When Lebanese athlete Samer Madi hung from the landing skid of a hovering helicopter, body locked in a perfect straddle human flag, there was only one thought running through his mind: do not let go. In an exclusive interview with The Beiruter, “The only thing I was thinking about is that I can’t give up,” he said. “There are hundreds of thousands of people in the Arab world and abroad waiting for me. Some people can fail, some can succeed, but it’s forbidden to fail, it’s forbidden to give up.”

For 21 seconds, Madi held a pose so physically brutal that most elite athletes can barely maintain it on solid ground let alone midair, battling turbulence, wind pressure, and gravity. Those seconds, he said, were the culmination of years of discipline: “You think you’ve been training for years. This is your chance… all your effort will show in these few seconds. This is what kept me calm.” Guinness World Records confirmed the feat, officially naming him the record holder for the longest duration holding a straddle human flag on a flying helicopter.

 

Breaking a Fear to Break a Record

What the world did not see was the fear Madi had to conquer before even approaching a helicopter: a phobia of heights. “Mentally, I had a phobia,” he said. “So I started paragliding, I had to paraglide 57 times on my own. That’s what broke it.” His physical preparation was just as extreme. Weighted human flags with 5 to 10 kilos. Human flag drills on a drift car. Then on a pickup truck. Then on a Jeep Wrangler. Slowly adding speed, wind, instability, building the conditions of chaos he would eventually face in the air.

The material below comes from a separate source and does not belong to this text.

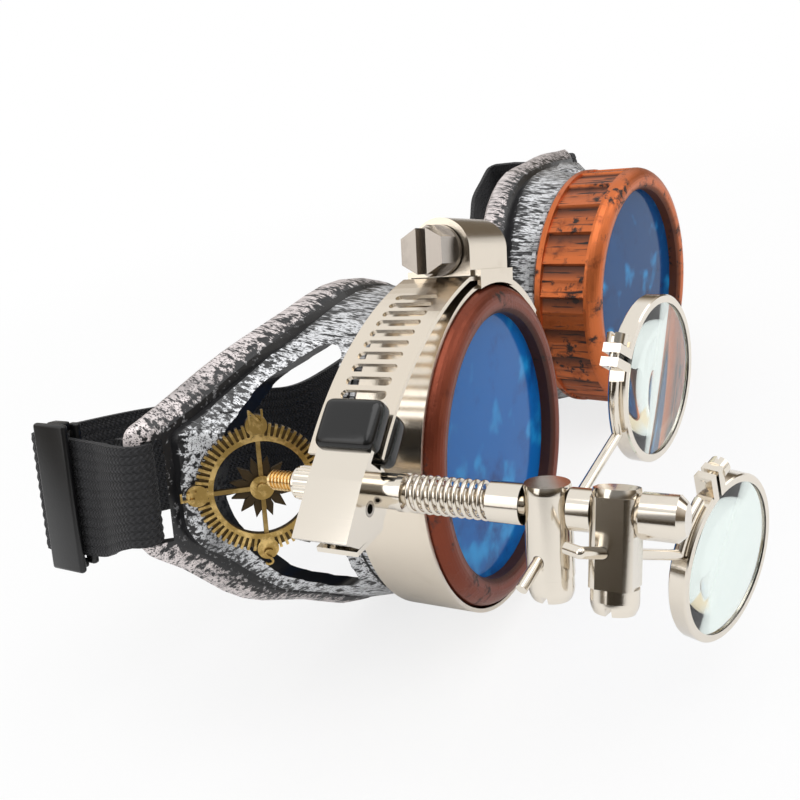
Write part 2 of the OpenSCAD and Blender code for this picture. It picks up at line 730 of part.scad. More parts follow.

“Training on vehicles was the first thing that prepared me for the helicopter,” he explained. “I was getting my body used to the pressure, the shaking, the resistance.” By the time he was ready for the real attempt, Madi had spent years engineering an environment that replicated the uncontrollable: drag, movement, turbulence. But nothing was truly comparable. “The pressure of the helicopter, the air, the height, it was very difficult,” he admitted. “I had never tried something this hard. But thank God, I was able to do it because I prepared myself for years.”

 

For Lebanon

To Madi, this record is far bigger than personal achievement. He tells The Beiruter, “It means one thing that we, as Lebanese people, when we set a goal in our mind, we can achieve it,” he said. “There is nothing impossible when a person follows a healthy lifestyle, distances himself from everything unhealthy, and believes in himself.”

His message, delivered with pride, mirrors something deeply Lebanese: resilience that borders on stubbornness. “Especially us Lebanese, we are stubborn,” he added with a smile. “Even if it takes us years to recover, even if we fail, we don’t give up. We do it again.”

As Lebanese youth watch Samer Madi suspended over the sea, he wants one thing to reach them clearly: “Nothing is impossible,” he said. “When you practice right, when you believe in yourself, when you maintain a healthy lifestyle, you can do it. You can enter the Guinness World Records. You can break record-breaking numbers.” He pauses. “All you need is to believe in yourself… and to be an inspiration to others.”